With global case counts still rising, investors should consider buying into countries that have gotten a better handle on the virus than others, ETF Trends CEO Tom Lydon told CNBC's "ETF Edge" on Monday.
"Take Europe," Lydon said. "Areas like Italy are not doing well with the coronavirus and their markets aren't doing well. [In] contrast, northern Europe, the Nordic regions, are actually doing really well."
The iShares MSCI Denmark ETF (EDEN), for one, is up nearly 18% year to date. That fund is heavily weighted toward health-care and industrial stocks, with pharmaceutical play Novo Nordisk accounting for more than 18% of the portfolio.

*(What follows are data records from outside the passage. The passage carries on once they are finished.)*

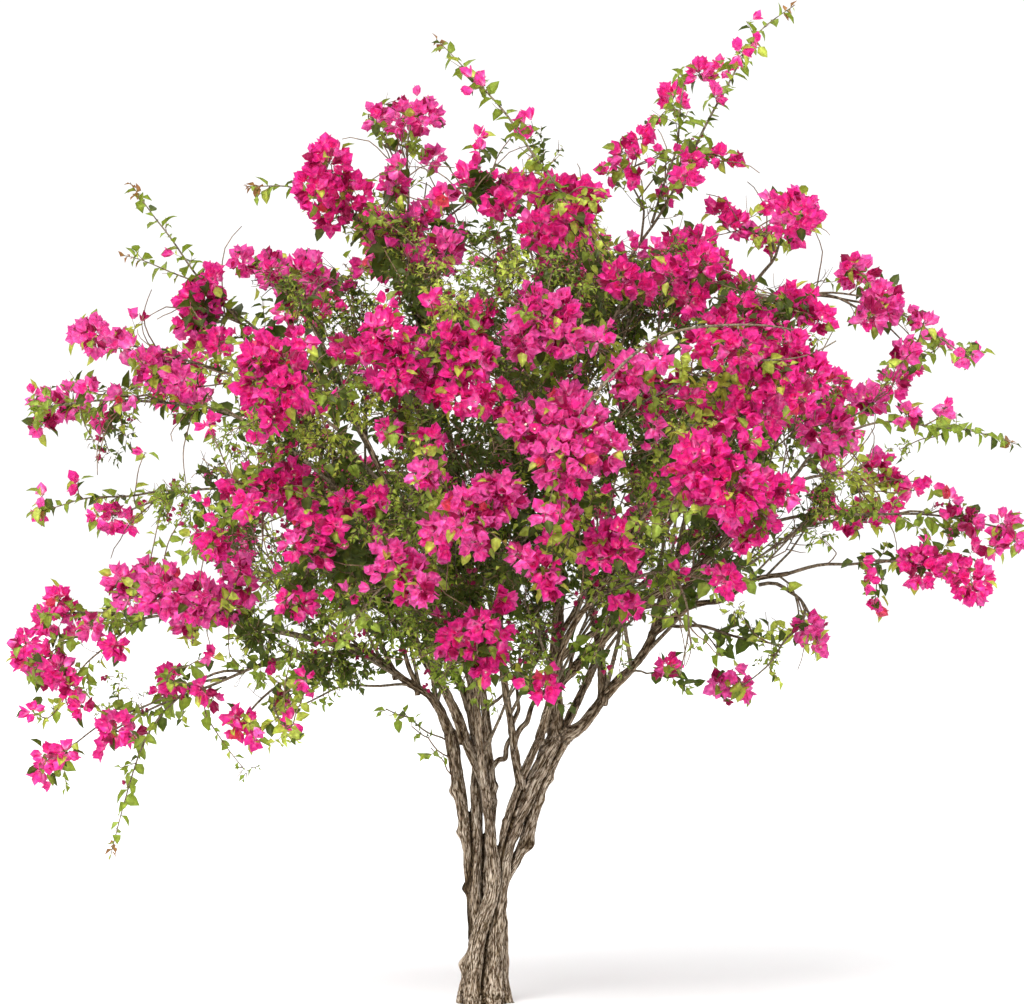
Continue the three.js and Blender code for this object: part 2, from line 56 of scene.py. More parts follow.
# Driving dimensions of the limbs and sprays, in millimetres
UP = vec(0, 0, 1)
CLEARANCE = 3  # between foliage and anything that doesn't carry it
CROWN = SimpleNamespace(middle=vec(60, 0, 1700), half=vec(1500, 1250, 1150), rim=0.17)
BOUGH = SimpleNamespace(sway=14, taper=0.8)
STEM = SimpleNamespace(foot=8, tip=5, lift=0.08)
TWIG = SimpleNamespace(foot=5.5, tip=3.5, lift=0.1, start=0.62, apart=0.1)
PATH = SimpleNamespace(follow=0.3, lead=0.2, tries=40, stray=0.05, left=0.35, sample=15, margin=60)
TWIG_STEP = 180  # a solid twig's straight steps
BOUGH_STEP = 210
SWAY_PACES = (7, 9, 11)  # how fast a limb sways along x, y and z
# A twig as it shows: its sway about the solid one, and its radii as shares of the solid's
SHOWN = SimpleNamespace(sway=7, foot=0.8, tip=0.55, cane_tip=0.35)
VIEW = SimpleNamespace(x=78, z=1503, distance=14000)  # where the photo is taken from, in front of the trunk
GOLDEN_ANGLE = math.pi * (3 - math.sqrt(5))
FULL_TURN = 2 * math.pi

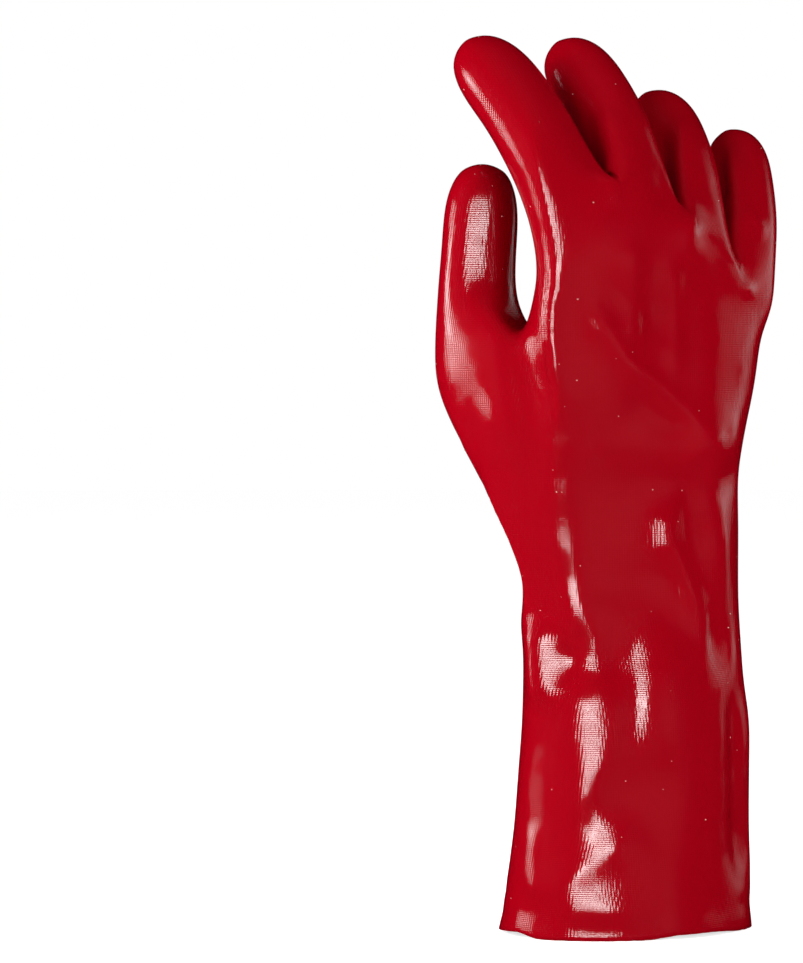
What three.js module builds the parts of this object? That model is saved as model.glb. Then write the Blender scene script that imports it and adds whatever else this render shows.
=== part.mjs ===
// A right-hand chemical gauntlet: PVC dipped over a knitted liner, one bonded wall, standing on its open cuff.
// The back of the hand faces -Y, the palm +Y, the thumb side -X and the little finger +X. The fingers point up.
import * as THREE from "three";

// Driving dimensions, in millimetres and degrees.
const wall = 1.3;
const palmWidth = 108;
const palmDepth = 50;
const palmShift = 11.5;
const wristHeight = 126;
const thenarHeight = 110;
const heelHeight = 172;
const crotchHeight = 228;
const knuckleHeight = 262;
const fingerLength = 84;
const fingerWidth = 29.5;
const fingerDepth = 27.5;
const webBlend = 30;
const thumbLength = 70;
const thumbWidth = 30.5;
const thumbLean = 4;
const thumbOut = 41.5;
const thumbReach = 41;
const sideCrease = 1.1;

// Counts of points round each ring. The back and the palm have four steps a finger.
const FINGER_STEPS = 4;
const SIDE_STEPS = 4;
const THUMB_STEPS = 12;
const BACK_STEPS = 4 * FINGER_STEPS;
const RING = 2 * BACK_STEPS + SIDE_STEPS + THUMB_STEPS;
const TUBE_RING = 16;

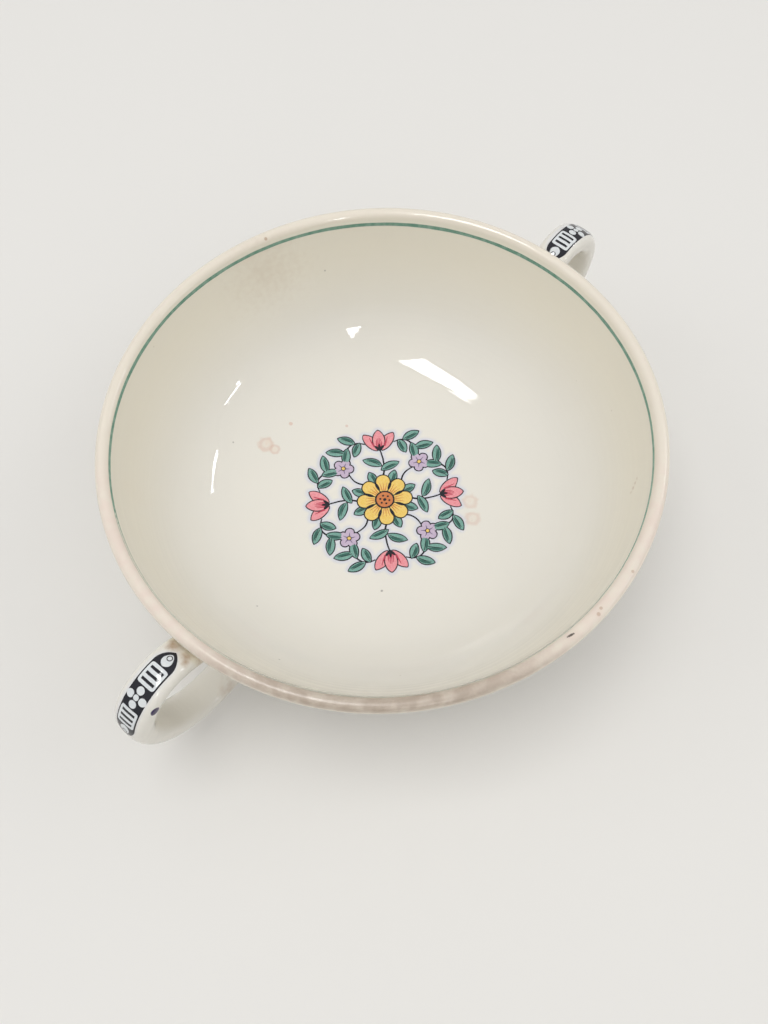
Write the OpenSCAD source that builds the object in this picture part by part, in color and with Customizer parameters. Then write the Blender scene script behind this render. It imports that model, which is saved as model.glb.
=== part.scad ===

The Global X FTSE Nordic ETF (GXF), which has exposure to Sweden, Denmark, Finland and Norway, is also in the green for 2020, up almost 10%. For comparison, the broader Vanguard FTSE Europe ETF (VGK) is underperforming, down about 9% for the year.
On the other side of the world, China's recovery has also been impressive, Lydon said.
"Like it or not, China's done a great job in tackling the virus lately and there's been a lot of encouragement among the local media in China for investors locally to buy stocks," he said. "That's rewarded the Chinese stock market in a great way, too."
Jan Van Eck, CEO of Van Eck Associates, was amazed by China's economic progress.
"What I like to point out is that the central bank has actually allowed interest rates to rise there over the last couple of months, which means that they're so confident in their economic recovery that they just don't feel like they need to be doing a ton more stimulus," he said in the same "ETF Edge" interview.
"The whole thing could be a head fake, but China seems to be growing," he added.
Van Eck's firm runs the VanEck Vectors ChinaAMC SME-ChiNext ETF (CNXT), an ETF focused on small and mid-sized Chinese companies in the tech, consumer staples and discretionary, and health-care fields. It has climbed nearly 40.5% year to date, and according to one indicator Van Eck follows, it could have more to go, he said.
"I love what I call Dr. Copper, which is copper prices, as an indicator of economic growth globally," he said. "Copper's higher than it was before we went into this coronavirus recession. So, I think that's another sign that, actually, the global economy is doing pretty well."
There could be truth to that. The U.S. market is about 90% of the way through earnings season and companies are handily beating expectations.
With results coming in 22% above estimates, according to Refinitiv, the stateside stock market has definitely been "ahead of the game," said Ben Carlson, director of institutional asset management at Ritholtz Wealth Management.
"It's hard to say whether it's gotten too far ahead of itself, but I think the stock market has been maybe smarter than people give it credit for," he said in the same "ETF Edge" interview.
"But if you look at countries like Germany and South Korea and Australia who have also done better than the U.S. in the crisis, if you look from the bottom ... on March 23, those stock markets are up 60, 70% in some cases versus a 50% gain for the S&P," Carlson said. "So, I think some of these countries who have handled it better are actually seeing some benefits in their stock markets."